S3 is a global service (not region specific)
- ❗ A bucket however is attached to a region
Supports IPv6, IPv4.
💡 Use cases: Static files, Key value store for big files e.g. movies, Website hosting
Objects (files) are stored in buckets (directories)
Buckets
- ❗ Bucket names must be unique across all existing bucket names in Amazon S3.
- Buckets are defined at the region level and must have globally unique name as it'll following URLs
  - https://s3-<region>.amazonaws.com/<bucket>/<object>
  - https://<bucket>.s3.amazonaws.com/<object> (virtual host style addressing)
- You can set default encryption
  - Options are: None, AES-256 (SSE-S3) and AWS-KMS (SSE-KMS)
  - 📝Popular question: How to ensure that all objects can be encrypted at upload?
- ❗ 100 S3 buckets per account -> soft limit
- Folders
  - Can be created under buckets
  - ❗ They are pseudo and will be treated as object by S3
    - S3 has a flat structure with no hierarchy
    - But presentation in console gives the sense of "Directories"
- Version Control
  - Can enable versioning at bucket level
    - ❗📝 Once enabled, it cannot be disabled but just suspended.
  - Same key overwrite will increment the version
  - Best practice as it allows to
    - Roll back to a previous version
    - Protection against accidental deletion i.e. unintended deletes.
      - Deleting files does not really delete versioned files
      - It only puts Delete marker and files can still be downloaded.
      - Deleting a delete marker -> Restores the object & adds a new delete marker.
        
        ❗ Only the owner of a bucket can permanently remove a delete marker e.g. delete a version.

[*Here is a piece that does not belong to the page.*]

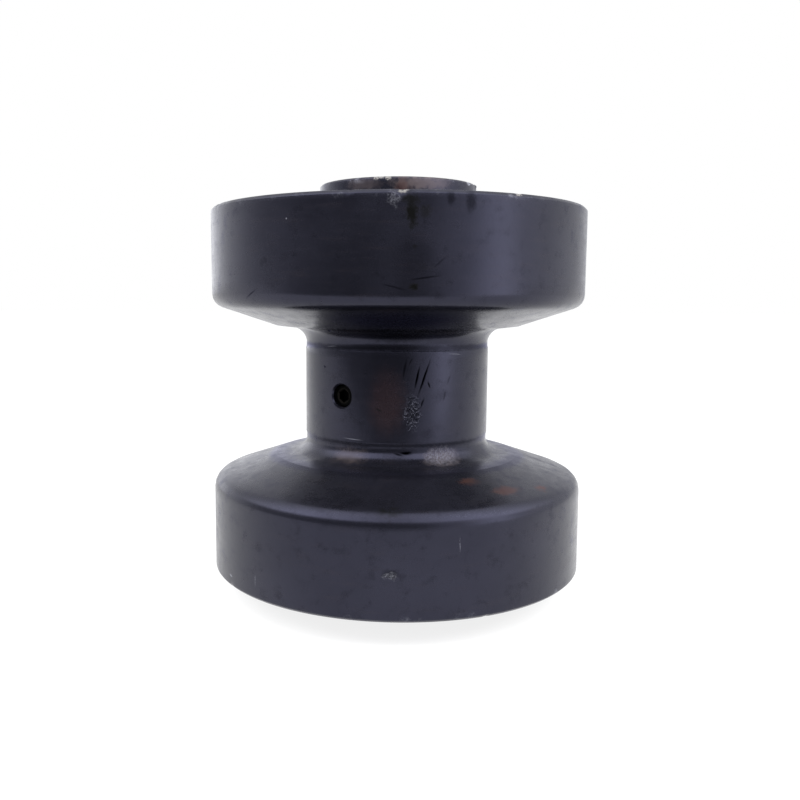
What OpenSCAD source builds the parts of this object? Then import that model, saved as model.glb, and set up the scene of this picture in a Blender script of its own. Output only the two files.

      - 💡 Best practice: Allow only specific users to delete & enforce MFA
  - 📝Any file that is not versioned prior to enabling versioning will have the version null.
Objects
- Have a key which is FULL path
  - e.g. <my_bucket>/my_file.txt or <my_bucket>/my_folder1_another_folder/my_file.txt
  - ❗ The are no concept of directories within buckets just key names with slashes.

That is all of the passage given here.